The literary term “ekphrasis” usually refers to a detailed description of a piece of visual art in a text, translating it (in a sense) into words. Lately I’ve been thinking about ekphrasis of technology and media: How do you communicate what using or viewing something is like? Some of my favorite writing might fall into this vein. Junichiro Tanizaki’s 1933 essay “In Praise of Shadows” narrates the Japanese encounter with Western technology like electric lights and porcelain toilets. Walter Benjamin’s 1936 “The Work of Art in the Age of Mechanical Reproduction” shows how the rise of photography changed how people looked at visual art. By describing such experiences as exactly as possible, these essays become valuable artifacts in their own right, documenting historic shifts in human perception that happened as a result of tools we invented.
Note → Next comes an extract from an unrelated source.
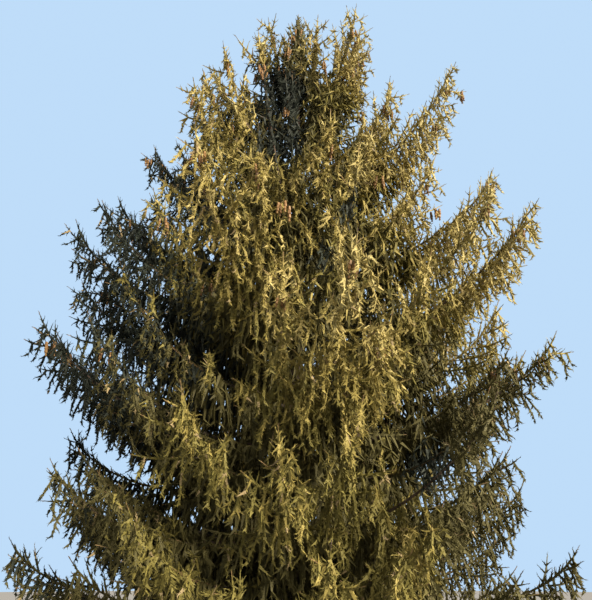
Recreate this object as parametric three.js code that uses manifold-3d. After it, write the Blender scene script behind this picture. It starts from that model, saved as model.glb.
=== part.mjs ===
// Norway spruce: a whole open-grown tree, a little under 10 m tall, rooted in level ground.
// Millimetres, +Z up. The origin is the middle of the trunk's flat cut at ground level.
//
// One trunk runs from the cut to the foot of the leader. Tiers of boughs stand round it, each
// sweeping up to its tip. In the lower tiers a bough is a bare tapering limb that ends where its
// foliage starts. In the upper tiers the foliage meets the trunk. Each mass of foliage is one
// solid: a stem, side twigs, toothed sprays of needles that hang from them like a curtain, and
// cones in the upper crown. It keeps to its own slice of the crown, so no two masses touch.

import * as THREE from "three";
import { mergeVertices } from "three/addons/utils/BufferGeometryUtils.js";
import Module from "manifold-3d";

const wasm = await Module();
wasm.setup();

// Driving dimensions

const CLEARANCE = 0.3; // between a limb and what carries it
const SCRAP = 0.05; // corners that move the surface by less are dropped
const MARGIN = 1.5; // a twig, spray or cone keeps at least this far off the limbs
const GROUND_ROOM = 260; // from the ground to the lowest needles

const TRUNK = {
  height: 8550, // to the foot of the leader
  footRadius: 140,
  tipRadius: 13,
  taper: 0.9,
  flareRadius: 92, // added at the ground, fading upwards
  flareHeight: 210,
  flareRibs: 5,
  ribDepth: 0.3,
  sway: 38, // how far it wanders off the plumb line
  sides: 15,
  rings: [0, 0.012, 0.03, 0.06, 0.12, 0.22, 0.36, 0.52, 0.68, 0.84, 1],
};

// Each tier of boughs: how many, the compass turn of the first, the height where they leave the
// trunk, how far out and how high their tips are, their pitch at both ends, how far their foliage
// hangs down, and how many side twigs each has.
const TIERS = [
  { count: 5, turn: -24, foot: 1100, reach: 2380, tip: 1500, pitch: [-4, 28], hang: 860, twigs: 4 },
  { count: 5, turn: 2, foot: 1950, reach: 2460, tip: 2330, pitch: [-1, 33], hang: 860, twigs: 4 },
  { count: 5, turn: -10, foot: 2830, reach: 2540, tip: 3480, pitch: [3, 40], hang: 860, twigs: 4 },
  { count: 5, turn: 38, foot: 3740, reach: 2560, tip: 4680, pitch: [8, 46], hang: 840, twigs: 4 },
  { count: 5, turn: 54, foot: 4680, reach: 2260, tip: 5640, pitch: [14, 52], hang: 780, twigs: 4 },
  { count: 5, turn: 39, foot: 5600, reach: 1940, tip: 6740, pitch: [24, 56], hang: 700, twigs: 4 },
  { count: 4, turn: 22, foot: 6480, reach: 1260, tip: 7700, pitch: [34, 60], hang: 580, twigs: 3 },
  { count: 4, turn: 66, foot: 7300, reach: 760, tip: 8300, pitch: [48, 66], hang: 460, twigs: 3 },
];
const BARE = { tiers: 4, share: 0.35 }; // the lowest tiers' limbs are bare for this share of them
const SCATTER = { seed: 7080, turn: 7, foot: 60, reach: 0.07, rise: 90, bend: 0.1 };
const SUNNY_SIDE = { turn: 335, more: 0.024 }; // of the reach there, for each tier up
const TIP_ROOM = 180; // how far needles may stand above a tier's own line
const GAP = 14; // between the foliage of neighbouring tiers and boughs

const LIMB = {
  radiusPerReach: 0.0122, // at the trunk
  tipRadius: 6,
  boughSides: 6,
  stemSides: 4,
  steps: 3,
  handle: 0.38, // of the reach, for both handles of the limb's curve
};
const TWIG = {
  first: [0.04, 0.14], // share of the stem below its first twig, past a bare limb or on the trunk
  sides: 3,
  radius: 13,
  tipRadius: 7,
  spread: 0.4, // of the reach, for the longest
  angles: [52, 38], // off the stem, at its foot and at its tip
  lift: 0.4, // of the stem's rise
  droop: 0.12,
};
const SPRAY = {
  shortest: 150,
  cuts: [1, 0.85, 0.7, 0.55, 0.4], // shares of its length that are tried until one fits
  width: 0.5, // of the length
  thickness: 0.032, // of the length
  thickest: 0.42, // share of the length
  rise: 0.5, // of the twig's radius: the root of a hanging spray above the twig's middle
  depth: 1, // of the twig's radius: the root of an end spray behind the twig's tip
  onTwig: 0.5, // where a spray hangs along a twig
  onStem: 0.6, // and along a stem
  lean: 0.15, // outwards, for each unit down
  stray: 0.12, // any way, for each unit down
  end: 440, // length of an end spray
  roll: 70, // how far an end spray may be turned about its own length
};
// A spray's outline, along its length and across half its width: root, tooth, notch, tip, tooth.
const BLADE = [
  [0, 0],
  [0.46, 1],
  [0.56, 0.4],
  [1, 0],
  [0.34, -0.9],
];
const CONE = {
  length: 160,
  radius: 25,
  sides: 4,
  profile: [[0, 0.15], [0.45, 1], [1, 0.3]], // shares of the length and of the radius
  lowestTier: 3,
  everyTwig: 3,
  onTwig: 0.82,
};
const LEADER = {
  height: 1180,
  radius: 13,
  first: 60, // from the leader's foot to its lowest whorl
  whorls: 3,
  shoots: 4,
  twist: 0.4, // of the turn between shoots, from whorl to whorl
  longest: 660,
  shortening: 0.7, // from the lowest whorl to the tip
  pitch: [48, 62],
};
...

We can’t return to the headspace of buildings without electric lights or a time when photography was scarce instead of omnipresent, but the texts allow us a glimpse. So this is my experiment: an ekphrasis of TikTok, while it’s still fresh.
When you begin your TikTok journey, you are not faced with a choice of accounts to follow. Where Twitter and Instagram ask you to build your list yourself (the former more than the latter) TikTok simply launches you into the waterfall of content. You can check a few boxes as to which subjects you’re interested in — food, crafts, video games, travel — or not. Then there is the main feed, labeled “For You,” an evocation of customization and personal intimacy. Videos start playing, each clip looping until you make it stop. You might start seeing, as I did, minute-long clips of:
— Gravestones being scraped down
— Wax being melted to seal letters
— An animated role-playing game
— Firefighters making shepherds pie
— Tours of luxury apartments
— Students playing pranks on their teachers
— Dogs and cats doing funny things
The videos are flashes of narrative, many arduously constructed and edited, each self-contained but linked to the next by the shape of the container, the iPhone screen and the app feed. It’s like watching a montage of movie trailers, each crafted to addict your eye and ear, but with each new clip you have to begin constructing the story over again. Will the cat do something funny? Will the couple break up? Will this guy chug five beers? Or it’s like the flickering nonsense of images and text as a film spool runs out.